Aujourd'hui, pfiouuu ! Vaste sujet ! J'vais t'écrire une tartine, j'te préviens. Tiens-toi prêt et branche bien ton cerveau, ça va swinguer.

Facebook nous rend stupides

J'me suis énervée toute seule ce matin, enfin non pas vraiment toute seule parce que j'en ai parlé à 2-3 amis, tellement ça m'a enragée. Tout a commencé il y a quelques années, quand je me suis inscrite sur Facebook. Haha ! Ben ouais, en fait j'vais te raconter comment je suis devenue con.

Plantage du décor du tableau du constat

L'autre jour, je relisais des vieux trucs que j'avais écrits y'a longtemps, et là j'me suis pris une claque monumentale : en me relisant, déjà je ne me souvenais absolument pas avoir écrit ces choses (donc déjà là j'me dis que ma mémoire va pas super), mais surtout, je trouvais que c'était vachement bien construit, comme pensée, et j'me suis rendue compte qu'aujourd'hui, quinze ans plus tard, je me sens incapable de structurer et d'exprimer aussi bien un sentiment, une théorie, une argumentation ou une opinion.

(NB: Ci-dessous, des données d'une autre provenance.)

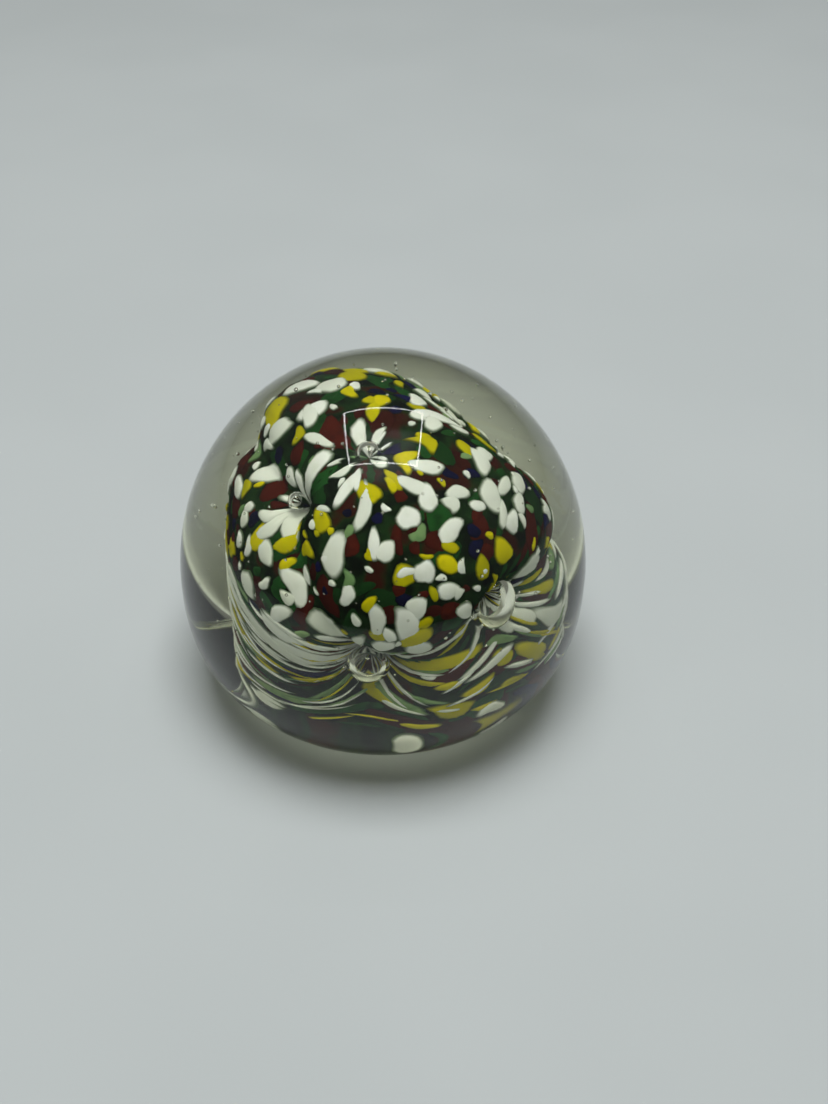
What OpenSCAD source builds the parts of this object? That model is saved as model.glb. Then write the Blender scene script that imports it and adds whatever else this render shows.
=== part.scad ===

Partant de ce constat (un peu violent, tu imagines bien - je suis quand-même en train de me prendre dans la tronche que je suis plus con maintenant que quand j'avais 20 ans, aïe...), j'ai commencé à me demander comment un tel effondrement neuronal avait pu se produire, et il ne m'a pas fallu longtemps pour incriminer les réseaux sociaux. Ben oui : j'alimentais beaucoup mon blog avant d'avoir un compte sur Facebook, et c'est à partir du moment où je me suis "connectée à mes amis" que j'ai délaissé Kikekwa et par là même, la rédaction de mes articles (et donc, la construction et la structuration de mes pensées, coups de gueule, etc).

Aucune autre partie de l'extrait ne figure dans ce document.